## INSTRUCTIONS FOR THE TASK
Your task is to return the span of lines beginning at the one with "Continue the OpenSCAD" and ending at the last line of the data, exactly as it stands.

Records from a data source:
○ ○ ○ ○
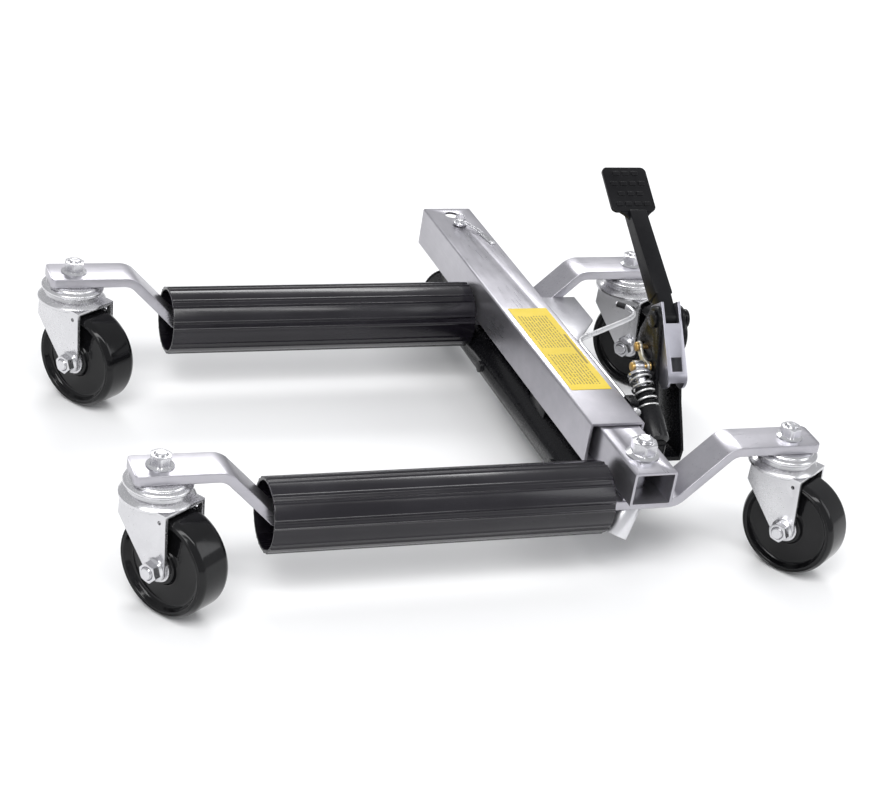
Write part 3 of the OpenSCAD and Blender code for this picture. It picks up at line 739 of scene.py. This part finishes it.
def hub(corner):
    """Steel bush and the washers that the fork legs press on."""
    node = "hub_" + corner
    low, high = span(node)
    centre = at(*((low + high) / 2))
    out, seat = HUB_HALF, WHEEL_HALF + 0.05
    side = [(-out, 6.06), (-out, 9.2, 0.5), (-out + 0.6, 9.8, 0.3), (-out, 10.6, 0.4), (-out, 14, 0.7),
            (-seat, 14, 0.5), (-seat, 10.0)]
    outline = side + [(-s, *rest) for s, *rest in reversed(side)]
    turned(node + "_bush", rounded(outline, 3), centre, caster_axis(corner), SLOTS[node], body_of(node),
           [node])


def axle(corner):
    """Axle bolt with its head, the flange nut and the thread that stands proud of it."""
    bolt, nut = "axle_" + corner, "axle_nut_" + corner
    axis = caster_axis(corner)
    wheel_lo, wheel_hi = span("wheel_" + corner)
    centre = at(*((wheel_lo + wheel_hi) / 2))
    leg_out = LEG_OUT
    bm = bmesh.new()
    shank = leg_out + 8
    lathe(bm, [(-shank, 0), (-shank, 5.98), (leg_out + 0.1, 5.98), (leg_out + 0.1, 0)], centre, axis, 48)
    threaded_end(bm, centre - axis * (shank - 0.6) * MM, -axis, 5.9, leg_out + 12.4 - shank + 0.6, 1.4)

    def head(turn):
        edge = hex_radius(turn, 18)
        return [(0, 0), (0, edge), (7 - (edge - 8.6) * 0.5, edge), (7, 8.5), (7, 6.4), (6.4, 5.8), (6.5, 0)]

    lathe(bm, head, centre + axis * (leg_out + 0.05) * MM, axis, 96)
    piece(bolt + "_bolt", bm, SLOTS[bolt], body_of(bolt), [bolt])
    bm = bmesh.new()
    flange_nut(bm, centre - axis * (leg_out + 0.05) * MM, -axis, 18, 10, 11.5, 6.05)
    piece(nut + "_flanged", bm, SLOTS[nut], body_of(nut), [nut])


def race(name, x, y, bm):
    """Pressed raceway: lower rolled rim, step, upper ring under the flat bar."""
    low, high = span(name)
    tall = high.z - low.z
    outline = [(0, 6.1), (0, 31, 0.8), (1.2, 33, 1.2), (3.8, 33, 1.3), (tall * 0.62, 30.6, 1.2),
               (tall * 0.70, 28.4, 1.0), (tall * 0.86, 27.6, 0.9), (tall, 25, 1.2), (tall, 6.1)]
    lathe(bm, rounded(outline, 5), at(x, y, low.z), (0, 0, 1), 120)


def kingpin_parts(side):
    """Kingpins, their nuts and the raceways of one arm."""
    pins, nuts, races = side + "_kingpins", side + "_king_nuts", side + "_races"
    y = middle(pins).y
    places = [JOINTS["swivel_" + side[0] + end]["pos_m"] for end in "lr"]
    xs = [(Vector(p).x - ORIGIN.x) / MM for p in places]
    pin_lo, pin_hi = span(pins)
    nut_lo, nut_hi = span(nuts)
    bolts, hexes, rings = bmesh.new(), bmesh.new(), bmesh.new()
    for x in xs:
        shank = nut_hi.z - 3 - pin_lo.z
        outline = [(0, 0), (0, 8.2, 0.8), (4.9, 9.9, 0.7), (5.0, 5.98), (shank, 5.98), (shank, 0)]
        lathe(bolts, rounded(outline, 3), at(x, y, pin_lo.z), (0, 0, 1), 48)
        threaded_end(bolts, at(x, y, nut_hi.z - 3.5), (0, 0, 1), 5.95, pin_hi.z - nut_hi.z + 3.5, 1.4)
        flange_nut(hexes, at(x, y, nut_lo.z), (0, 0, 1), 19, nut_hi.z - nut_lo.z, 13.5, 6.05)
        race(races, x, y, rings)
    piece(pins + "_bolts", bolts, SLOTS[pins], body_of(pins), [pins])
    piece(nuts + "_flanged", hexes, SLOTS[nuts], body_of(nuts), [nuts])
    piece(races + "_pressed", rings, SLOTS[races], body_of(races), [races], sharp=50)


def casters():
    for side in ("near", "far"):
        kingpin_parts(side)
    for corner in CORNERS:
        refined("fork_" + corner, 0.8, 3, 30)
        wheel(corner)
        hub(corner)
        axle(corner)


# ---------------------------------------------------------------- ram and pump


def ram():
    low, high = span("ram_gland")
    x, z = (low.x + high.x) / 2, (low.z + high.z) / 2
    tube_hi = span("ram_cylinder")[1]
    refined("ram_cylinder", 0.7)
    refined("ram_saddles", 1.0)
    refined("ram_piston", 0.5)
    refined("ram_lug", 0.9)
    outline = [(0, 9.06), (0, 19, 0.8), (1.2, 23.9, 1.0), (6.9, 23.9, 0.6), (6.9, 19.9), (24, 19.9, 0.6),
               (24, 9.06)]
    turned("ram_gland_cap", rounded(outline, 4), at(x, low.y, z), (0, 1, 0), SLOTS["ram_gland"], "frame",
           ["ram_gland"])
    rod_lo, rod_hi = span("ram_rod")
    radius = (rod_hi.x - rod_lo.x) / 2
    turned("ram_rod_ground", rounded([(0, 0), (0, radius, 1.0), (rod_hi.y - rod_lo.y, radius, 0.8),
                                      (rod_hi.y - rod_lo.y, 0)], 3),
           at((rod_lo.x + rod_hi.x) / 2, rod_lo.y, z), (0, 1, 0), SLOTS["ram_rod"], body_of("ram_rod"),
           ["ram_rod"], 64)
    radius = 24
    weld_ring("weld_ram_end", at(x, tube_hi.y - 8, z), (0, 1, 0), radius - 0.6, 1.6)
    for y in (118, 335):
        plug_bolt("ram_plug_%d" % y, at(x - radius - 3.6, y, z))


def weld_ring(name, centre, axis, radius, bead):
    axis = Vector(axis)
    side = axis.orthogonal().normalized()
    other = axis.cross(side)
    count = 180
    path = [centre + (side * math.cos(TAU * k / count) + other * math.sin(TAU * k / count)) * radius * MM
            for k in range(count)]
    scales = [1 + 0.15 * math.sin(k * TAU * 44 / count) for k in range(count)]
    bm = bmesh.new()
    sweep(bm, path, ring_section(bead, 8), up=axis, closed=True, scales=scales)
    piece(name, bm, "ram_black", "frame", sharp=60)


def plug_bolt(name, origin):
    """Hexagon socket plug screwed into the side of the ram."""

    def profile(turn):
        key = hex_radius(turn, 6)
        return [(0.1, key), (3, key), (3, 0), (3.6, 0), (3.6, 6.3), (0.7, 6.3), (0.15, 5.6)]

    bm = bmesh.new()
    lathe(bm, profile, origin, (1, 0, 0), 72)
    piece(name, bm, "ram_black", "frame")


PUMP_JOINT = JOINTS["plunger_stroke"]
PUMP_UP = -Vector(PUMP_JOINT["axis"]).normalized()


def pump():
    refined("pump_block", 1.0, 3)
    refined("plunger", 0.4)
    spring()
    for node in ("pedal_bracket", "pedal_pivot", "drive_link", "link_pin_a", "link_pin_b"):
        refined(node, 0.45)


def spring():
    """Helix with closed end turns."""
    low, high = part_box("plunger_spring")
    centre = (low + high) / 2
    mean_r, wire = 11.2, 1.25
    rise = 39.4
    base = centre - PUMP_UP * (rise / 2) * MM
    base.x = (low.x + high.x) / 2
    side = Vector((1, 0, 0))
    other = PUMP_UP.cross(side)
    turns, per_turn = 5.5, 36
    path = []
    for k in range(int(turns * per_turn) + 1):
        turn = k / per_turn
        # The first and last three quarters of a turn lie flat.
        open_part = min(1.0, max(0.0, (turn - 0.75) / (turns - 1.5)))
        lift = 2 * wire * min(turn, 0.75) / 0.75 * 0.5
        lift += 2 * wire * max(0.0, turn - turns + 0.75) / 0.75 * 0.5
        s = wire + lift + open_part * (rise - 4 * wire - 0.6)
        path.append(base + PUMP_UP * s * MM
                    + (side * math.cos(turn * TAU) + other * math.sin(turn * TAU)) * mean_r * MM)
    bm = bmesh.new()
    sweep(bm, path, ring_section(wire, 12), up=PUMP_UP)
    obj = piece("plunger_spring_wound", bm, "spring_steel", "frame", ["plunger_spring"], sharp=60)
    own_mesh(obj)


# ---------------------------------------------------------------- pedal and handles


def pedal():
    refined("pedal_sleeve", 0.8, 3)
    refined("pedal_arm", 1.0, 3)
    refined("pedal_pad", 0.7, 3)
    pedal_shoulders()


PAD_SLOPE = math.radians(33)
PAD_MIDDLE = Vector((83, 294, 281))
PAD_EDGE = -27.5
SHOULDER_DEPTH = 13.0
SHOULDER_HALF = 20.0


def pedal_shoulders():
    """Hollow shoulders that spread the arm out to the width of the pad."""
    arm_lo, arm_hi = span("pedal_arm")
    slope, pad = Matrix.Rotation(PAD_SLOPE, 3, "X"), PAD_MIDDLE
    edge, depth, inner, outer = PAD_EDGE, SHOULDER_DEPTH, (arm_hi.x - arm_lo.x) / 2 - 0.6, SHOULDER_HALF
    shift = (arm_lo.x + arm_hi.x) / 2 - pad.x
    curve = [(inner + (outer - inner) * (1 - math.sin(TAU / 4 * k / 12)), edge - depth * k / 12)
             for k in range(13)]
    outline = [(shift + x, y) for x, y in curve] + [(shift - x, y) for x, y in reversed(curve)]
    bm = bmesh.new()
    rings = [[bm.verts.new(at(*(pad + slope @ Vector((x, y, z))))) for x, y in outline]
             for z in (-1.7, 1.3)]
    count = len(outline)
    for k in range(count):
        bm.faces.new((rings[0][k], rings[0][(k + 1) % count], rings[1][(k + 1) % count], rings[1][k]))
    bm.faces.new(rings[0])
    bm.faces.new(list(reversed(rings[1])))
    piece("pedal_shoulders", bm, "pedal_black", body_of("pedal_arm"))


def release_rod():
    """Round rod in the valve post, bent handle and a dipped black tip."""
    low, high = span("release_rod")
    z = (low.z + high.z) / 2
    x = low.x + 5
    points = [at(x, low.y + 0.5, z), at(x, 150, z), at(x, 225, z), at(35.5, 243, z), at(42, 254, z),
              at(66, 267.5, z), at(92, 282, z), at(117, 296.5, z), at(128, 307, z), at(130.5, 319, z),
              at(125.5, 329.5, z), at(119, 335, z)]
    path = smooth_path(points, 10)
    bm = bmesh.new()
    sweep(bm, path, ring_section(2.95, 20))
    lathe(bm, rounded([(0, 0), (0, 4.9, 0.8), (4, 4.9, 0.6), (4, 0)], 3), at(x, low.y, z), (0, 1, 0), 48)
    piece("release_handle", bm, SLOTS["release_rod"], "release", ["release_rod"])
    end, before = path[-1], path[-14]
    along = (end - before).normalized()
    bm = bmesh.new()
    length = (end - before).length / MM - 0.6
    lathe(bm, rounded([(0, 2.9), (0, 3.3, 0.5), (length, 3.3, 1.4), (length, 0)] + [(2, 0)], 4),
          before, along, 40)
    piece("release_tip", bm, "release_zinc", "release", material=INK)


def hitch():
    """Lock pin with a split ring, and the links that keep it to the strap on the beam."""
    low, high = span("hitch_pin")
    x, y = (low.x + high.x) / 2, (low.y + high.y) / 2
    top = span("outer_tube")[1].z
    collar = top + 0.4
    outline = [(0, 0), (0, 3.4, 0.8), (3, 4.98, 0.4), (collar - low.z, 4.98), (collar - low.z, 8, 0.8),
               (collar - low.z + 3, 8, 0.8), (collar - low.z + 3.2, 4.5, 0.5),
               (collar - low.z + 6.2, 4.3, 1.6), (collar - low.z + 6.2, 0)]
    bm = bmesh.new()
    lathe(bm, rounded(outline, 4), at(x, y, low.z), (0, 0, 1), 64)
    ring_at(bm, at(x, y, high.z - 6.5), Vector((0.5, 0.866, 0)), 5, 1.2)
    piece("hitch_pin_ringed", bm, SLOTS["hitch_pin"], body_of("hitch_pin"), ["hitch_pin"])
    strap()
    chain(x, y, top)


def ring_at(bm, centre, axis, radius, wire, stretch=1.0, long_axis=None):
    axis = axis.normalized()
    side = (long_axis or axis.orthogonal()).normalized()
    other = axis.cross(side)
    count = 40
    turns = [TAU * k / count for k in range(count)]
    path = [centre + (side * math.cos(turn) * stretch + other * math.sin(turn)) * radius * MM
            for turn in turns]
    sweep(bm, path, ring_section(wire, 12), up=axis, closed=True)


def strap():
    """Flat keeper strap under a rivet."""
    low, high = span("hitch_chain")
    bm = bmesh.new()
    bm.from_mesh(frame["nodes"]["hitch_chain"].data)
    bmesh.ops.remove_doubles(bm, verts=bm.verts, dist=2e-6)
    rivet = at(high.x - 4, low.y + 4, high.z - 1.2)
    lathe(bm, rounded([(0, 0), (0, 3.9, 0.4), (0.9, 3.2, 0.8), (1.2, 0)], 4), rivet, (0, 0, 1), 48)
    piece("hitch_strap", bm, SLOTS["hitch_chain"], body_of("hitch_chain"), ["hitch_chain"])


def chain(x, y, top):
    """Four links between the strap's end and the pin's ring."""
    strap_lo, strap_hi = span("hitch_chain")
    start = Vector((strap_lo.x + 3, strap_hi.y - 2, top + 2.4))
    end = Vector((x + 2.5, y - 5.5, top + 6.0))
    bm = bmesh.new()
    links = 4
    along = (end - start).normalized()
    for k in range(links):
        centre = start.lerp(end, (k + 0.5) / links)
        axis = Vector((0, 0, 1)) if k % 2 else Vector((along.y, -along.x, 0)) + Vector((0, 0, 0.4))
        axis = (axis - along * axis.dot(along)).normalized()
        ring_at(bm, at(*centre), axis, 2.3, 0.65, stretch=1.9, long_axis=along)
    obj = piece("hitch_links", bm, "hitch_zinc", "frame")
    obj.parent = None
    del obj["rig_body"]
    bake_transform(obj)


# ---------------------------------------------------------------- everything

camera()
studio()
arms()
beam()
casters()
ram()
pump()
pedal()
release_rod()
hitch()
bpy.context.scene.view_settings.view_transform = "Standard"

bpy.context.view_layer.update()
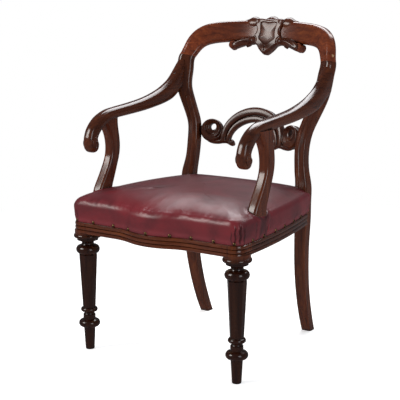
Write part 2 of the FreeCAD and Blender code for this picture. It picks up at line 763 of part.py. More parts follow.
def octagon_stations(radius):
    """An eight-sided outline with flats facing X and Y, radius from its axis to a flat."""
    stations = []
    for turn in range(8):
        angle = math.pi / 8 + turn * math.pi / 4
        x = math.cos(angle) / math.cos(math.pi / 8)
        y = math.sin(angle) / math.cos(math.pi / 8)
        stations.append(("%.6f * %s" % (x, radius), "%.6f * %s" % (y, radius), None))
    return stations


LEG_TURNING = turned_body("leg_turning", leg_stations())
LEG_COLUMN = doc.addObject("PartDesign::Body", "leg_column")
column_low = outline_sketch(LEG_COLUMN, "column_low", "XY_Plane",
                            octagon_stations("Sizes.LegColumnBottomRadius"))
column_low.setExpression("AttachmentOffset.Base.z", "Sizes.LegSmallRingHeight + 7")
column_high = outline_sketch(LEG_COLUMN, "column_high", "XY_Plane",
                             octagon_stations("Sizes.LegColumnTopRadius"))
column_high.setExpression("AttachmentOffset.Base.z", "Sizes.LegColumnTop")
column_loft = LEG_COLUMN.newObject("PartDesign::AdditiveLoft", "column_loft")
column_loft.Profile = column_low
column_loft.Sections = [column_high]
column_loft.Ruled = True
for body in (LEG_TURNING, LEG_COLUMN):
    body.setExpression("Placement.Base.x", "Sizes.FrontLegX")
LEG_HEAD = common("leg_head", FRAME_BLOCK, cuboid(
    "leg_head_room", (HEAD_INNER, "-" + FAR, "Sizes.SeatRailBottom - 5"),
    (FAR, HEAD_BACK, ABOVE_RAILS)))
LEG_BLANK = fused("leg_blank", [LEG_TURNING, LEG_COLUMN, LEG_HEAD])


# Arms and their supports. Each station: y, z, height of the section, and its pitch in degrees.

ARM_EDGE = 13
SUPPORT_EDGE = 9
KNOB_EDGE = 8
KNOB_BULGE = 1


def arm_stations():
    low = size("ArmHeight")
    rise = size("ArmBackHeight") - low
    knob_y = size("ArmKnobY")
    knob_z = size("ArmKnobHeight")
    drop = low - knob_z
    return [
        (knob_y - 1, knob_z + drop * 0.19, 41, 84),
        (knob_y + 9, knob_z + drop * 0.47, 40, 62),
        (knob_y + 32, knob_z + drop * 0.75, 36, 40),
        (knob_y + 66, low - 5.5, 32, 18),
        (knob_y + 103, low, 30, 4),
        (190, low + rise * 0.05, 31.5, 3),
        (250, low + rise * 0.11, 34.5, 4),
        (300, low + rise * 0.195, 39, 6),
        (345, low + rise * 0.305, 46, 6),
        (385, low + rise * 0.46, 56, 4),
        (408, low + rise * 0.615, 65, 2),
        (430, low + rise * 0.82, 75, 0),
        (456, low + rise * 1.03, 90, 0),
    ]


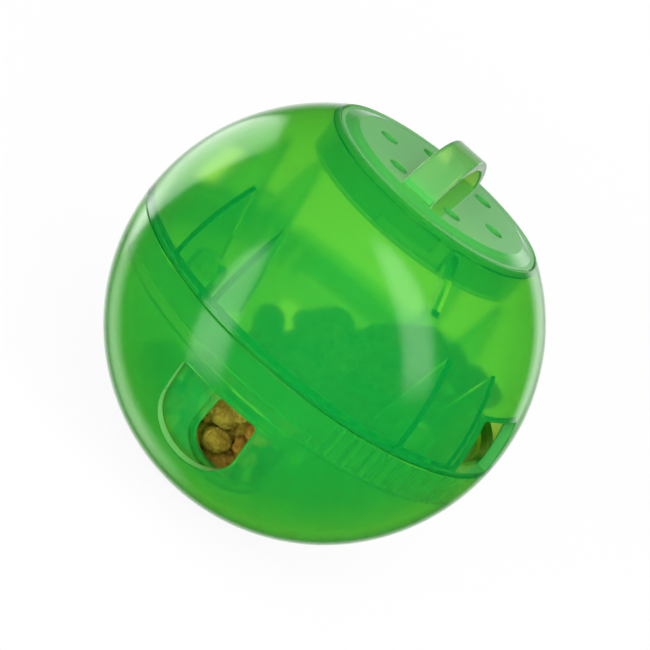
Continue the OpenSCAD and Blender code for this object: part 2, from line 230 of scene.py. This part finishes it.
# Inside of the shells' and the spigot's wall, as distances from the ball's middle and its axis,
# and heights of the comb, of the seat round the seam, of the side windows and of the step at
# which the cap's plate becomes the handle
IN_SHELL_WALL = (0.03795, 0.03985)
IN_SPIGOT_WALL = (0.03622, 0.03766)
COMB = (0.0328, 0.0395)
SEAT = (0.0326, 0.0405)
SIDE_WINDOWS = (0.0405, 0.07)
HANDLE_FOOT = (0.0742, 0.076)
# Share of the pale haze painted on the walls of the windows and the mouth as a glint, and what the
# side windows lose of it
WINDOW_WALL_GLINT = 0.7
SIDE_WALL_GLINT_LESS = 0.45

PLASTIC_IOR = 1.46
DYE_DENSITY = 880.0


def painted_glint_on_cut_walls(shader):
    """0.7 on the walls of the dispensing windows and of the mouth and 0.25 on those of the side
    windows, which lie inside the shell's wall but not near the seam, and 1 on those of the click
    comb, inside the spigot's wall. There the haze is painted paler and thicker: a painted glint on
    the cut walls."""
    height = shader.height()
    in_shell = shader.within(shader.far_from(MIDDLE, (1, 1, 1)), *IN_SHELL_WALL)
    in_spigot = shader.within(shader.far_from((0, 0, 0), (1, 1, 0)), *IN_SPIGOT_WALL)
    comb = shader.math("MULTIPLY", in_spigot, shader.within(height, *COMB))
    off_seat = shader.math("SUBTRACT", WINDOW_WALL_GLINT, shader.within(height, *SEAT))
    at_sides = shader.math("MULTIPLY", shader.within(height, *SIDE_WINDOWS), SIDE_WALL_GLINT_LESS)
    share = shader.math("MAXIMUM", shader.math("SUBTRACT", off_seat, at_sides), 0.0)
    return shader.math("MAXIMUM", shader.math("MULTIPLY", in_shell, share), comb)


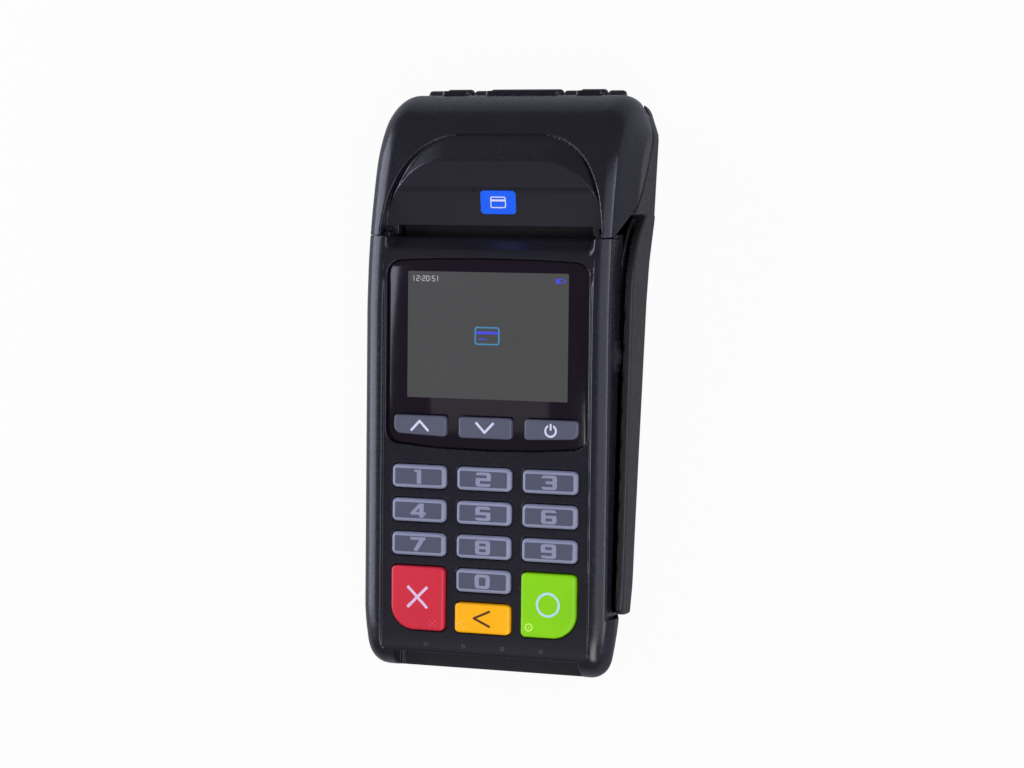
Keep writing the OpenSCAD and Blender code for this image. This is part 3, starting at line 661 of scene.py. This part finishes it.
○ ○ ○ ○
## OUTPUT FOR THIS EXERCISE
Continue the OpenSCAD and Blender code for this object: part 2, from line 230 of scene.py. This part finishes it.
# Inside of the shells' and the spigot's wall, as distances from the ball's middle and its axis,
# and heights of the comb, of the seat round the seam, of the side windows and of the step at
# which the cap's plate becomes the handle
IN_SHELL_WALL = (0.03795, 0.03985)
IN_SPIGOT_WALL = (0.03622, 0.03766)
COMB = (0.0328, 0.0395)
SEAT = (0.0326, 0.0405)
SIDE_WINDOWS = (0.0405, 0.07)
HANDLE_FOOT = (0.0742, 0.076)
# Share of the pale haze painted on the walls of the windows and the mouth as a glint, and what the
# side windows lose of it
WINDOW_WALL_GLINT = 0.7
SIDE_WALL_GLINT_LESS = 0.45

PLASTIC_IOR = 1.46
DYE_DENSITY = 880.0


def painted_glint_on_cut_walls(shader):
    """0.7 on the walls of the dispensing windows and of the mouth and 0.25 on those of the side
    windows, which lie inside the shell's wall but not near the seam, and 1 on those of the click
    comb, inside the spigot's wall. There the haze is painted paler and thicker: a painted glint on
    the cut walls."""
    height = shader.height()
    in_shell = shader.within(shader.far_from(MIDDLE, (1, 1, 1)), *IN_SHELL_WALL)
    in_spigot = shader.within(shader.far_from((0, 0, 0), (1, 1, 0)), *IN_SPIGOT_WALL)
    comb = shader.math("MULTIPLY", in_spigot, shader.within(height, *COMB))
    off_seat = shader.math("SUBTRACT", WINDOW_WALL_GLINT, shader.within(height, *SEAT))
    at_sides = shader.math("MULTIPLY", shader.within(height, *SIDE_WINDOWS), SIDE_WALL_GLINT_LESS)
    share = shader.math("MAXIMUM", shader.math("SUBTRACT", off_seat, at_sides), 0.0)
    return shader.math("MAXIMUM", shader.math("MULTIPLY", in_shell, share), comb)


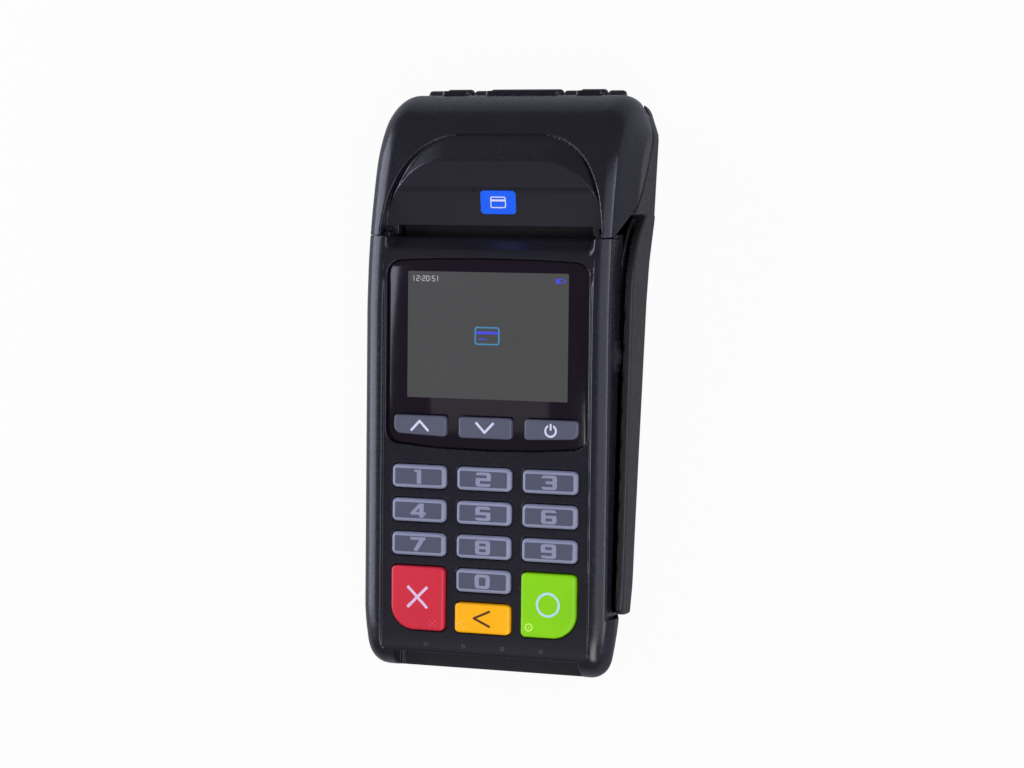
Keep writing the OpenSCAD and Blender code for this image. This is part 3, starting at line 661 of scene.py. This part finishes it.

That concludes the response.